In his 2013 book, The Climate Casino,1 Nobelist William Nordhaus takes the marketing path rather than demonstrating the prudence he shows in his scientific papers.2 He sees the possibility of a catastrophe so grave that he indirectly owns up to the fact that he thinks a better title might have been ‘Climate Russian Roulette’.3 He then tries to justify what in essence is his catastrophism when he gives the whole of Chapter 5 to “Inflection Points”, by which he means moments when ‘good equilibria’ suddenly turn into ‘bad equilibria’ with a crash. He lists four points of climatic inflection:

  • • The collapse of large ice sheets;
  • • Scale changes in ocean currents;
  • • Temperature feedbacks, whereby warming by itself causes more warming;
  • • Continuous warming over the long-term.

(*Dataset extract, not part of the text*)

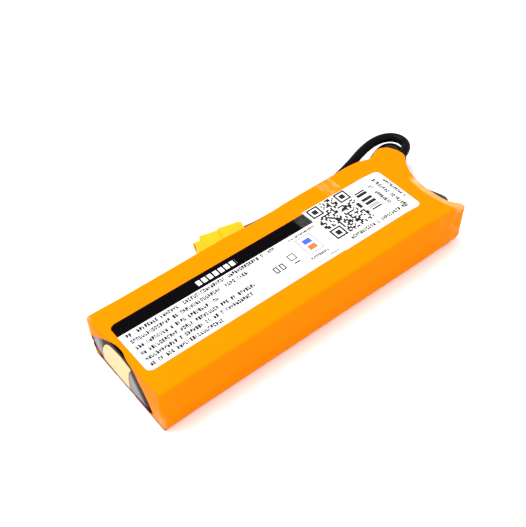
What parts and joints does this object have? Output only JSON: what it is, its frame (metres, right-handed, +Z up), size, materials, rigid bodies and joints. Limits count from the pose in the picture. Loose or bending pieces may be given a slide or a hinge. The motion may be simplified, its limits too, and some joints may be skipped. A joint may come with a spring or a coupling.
{
  "type": "lipo battery pack",
  "caption": "Flat soft lithium-polymer battery pack in orange shrink film, with two leads running back to a yellow two-pole bullet connector.",
  "frame": {"origin": "middle of the underside of the pack's film, the leads and their connector left out", "axes": "+X along the pack to the end where the leads leave, +Y to the side where the leads and the connector lie, +Z up through the labels"},
  "size_m": [0.1806, 0.0723, 0.0233],
  "materials": {
    "film_orange": "glossy shrink film",
    "label_white": "satin white sticker with black print",
    "board_black": "glossy black board",
    "tape_cream": "creped paper tape",
    "foam_black": "dense black foam",
    "cover_sheet": "grey stiff sheet",
    "cell_pouch": "embossed aluminium laminate",
    "adhesive": "double-sided adhesive tape",
    "tab_aluminium": "bare aluminium strip",
    "tab_nickel": "nickel-plated strip",
    "sealant": "dark polymer strip",
    "board_green": "glass-fibre laminate",
    "solder": "bright solder",
    "insulator": "fish paper",
    "stack_tape": "amber film tape",
    "lead_black": "silicone rubber",
    "lead_red": "silicone rubber",
    "sleeve_black": "shrink sleeve",
    "connector_yellow": "moulded nylon",
    "gold": "gold-plated brass"
  },
  "bodies": {
    "root": {"shrink_film": "film_orange", "main_label": "label_white", "data_label": "label_white", "near_end_board": "board_black", "cream_tape": "tape_cream", "far_end_pad": "foam_black", "bottom_cover_sheet": "cover_sheet", "top_cover_sheet": "cover_sheet", "tab_board": "board_green", "series_link_front": "tab_nickel", "series_link_back": "tab_nickel", "negative_bus_strip": "tab_nickel", "positive_bus_strip": "tab_nickel", "solder_joints": "solder", "board_insulator": "insulator", "stack_tape_near": "stack_tape", "stack_tape_far": "stack_tape", "lead_negative": "lead_black", "lead_positive": "lead_red", "lead_exit_sleeve": "sleeve_black", "tinned_end_negative": "solder", "tinned_end_positive": "solder", "adhesive_pad_lower": "adhesive", "adhesive_pad_upper": "adhesive", "connector_housing": "connector_yellow", "connector_cap": "connector_yellow", "socket_negative": "gold", "socket_positive": "gold", "cup_conductor_negative": "solder", "cup_conductor_positive": "solder", "cell_1": "cell_pouch", "tab_sealant_1": "sealant", "tab_negative_1": "tab_nickel", "tab_positive_1": "tab_aluminium", "cell_2": "cell_pouch", "tab_sealant_2": "sealant", "tab_negative_2": "tab_nickel", "tab_positive_2": "tab_aluminium", "cell_3": "cell_pouch", "tab_sealant_3": "sealant", "tab_negative_3": "tab_nickel", "tab_positive_3": "tab_aluminium"}
  },
  "joints": []
}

Why exactly one should read these vague menaces as hinges of inflection of world climate to a lower-level equilibrium, he does not say. All those points have yet to happen. That a Nobel Prize winner should be content to prove his case with these vague premonitions fills me with dismay. Science is not a matter of casting horoscopes

What is (NOT) to be done

1. Uncritically applying the precautionary principle
The cost of imposing measures to fight climate change is often presented as equivalent to paying an insurance premium (in the form of prohibitions, charges, loss of personal freedom) to compensate future generations for the possible harm we may have inflicted upon them. The ‘premium’ is really a tax imposed on this generation to honour the ‘precautionary principle.’ This principle is a characteristic of the European Union, whereby some action is forbidden ‘just in case’. The decrease in economic growth caused by this ‘insurance contract’ may reduce the well-being of future generations. This premium may turn out to be very high if the restrictions we suffer do not markedly change the world temperature trend. Also, the precautionary principle by implication assumes that self-correcting forces in human society are very weak.

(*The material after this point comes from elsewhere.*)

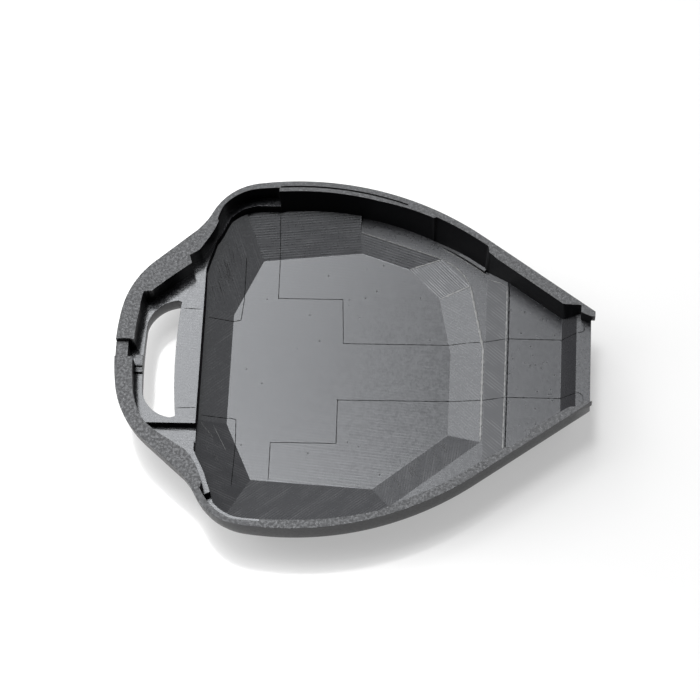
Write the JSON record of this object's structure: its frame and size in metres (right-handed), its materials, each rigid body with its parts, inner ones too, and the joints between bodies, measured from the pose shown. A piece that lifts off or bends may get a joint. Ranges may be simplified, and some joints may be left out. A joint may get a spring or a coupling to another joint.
{
  "type": "car key shell rear cover",
  "caption": "Black plastic rear half of a remote car key shell, seen open: faceted board pocket, key-ring slot at one end and an open blade mouth at the other.",
  "frame": {"origin": "middle of the case's length and width, on the flat rest area of its underside", "axes": "+X along the case towards the blade end, +Y across it, +Z out of the open side; the parting rim lies in a plane square to +Z"},
  "size_m": [0.057, 0.045, 0.0078],
  "materials": {
    "black_plastic": "black moulded plastic, satin, with tool marks and fine scuffs"
  },
  "bodies": {
    "root": {"rear_cover": "black_plastic"}
  },
  "joints": []
}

2. Using dual discount rates
A question that goes to the bottom of how to predict in the field of economics and finance is bringing future values to the present. Money today is worth more than money tomorrow, if only because when we are paid money that is owed us some time in the future, we could invest that sum temporarily and make a gain until the agreed date. In the same way, a loss or harm expected months or years hence must be translated into today’s value by discounting it at a given rate of interest, normally the rate applied commercially to investment plans. The smaller the discount rate the higher the present value of the future sum. Nicolas Stern, in his warnings about climate change, uses an especially low discount which makes the catastrophe loom larger to the present generation (a zero rate of discount would make the present value of a future event infinite). Applying a different and lower discount rate to climate events would mean that we are hopelessly myopic—a tall assumption to make.

3. Overlooking opportunity costs
The proposal that the present generation should finance climate change of future generations conceivably much richer than us seems a strange idea. True, we may leave those generations a problem for which they are not responsible; but, if we listen to the climate catastrophists and change our productive structure to zero growth so as not to pass on the consequences of global warming, those future generations may find that they inherit a stationary economy, which they may not like. In other words, we must make sure that the benefit to future generations does not turn out to be smaller than the cost of climate policies to the present.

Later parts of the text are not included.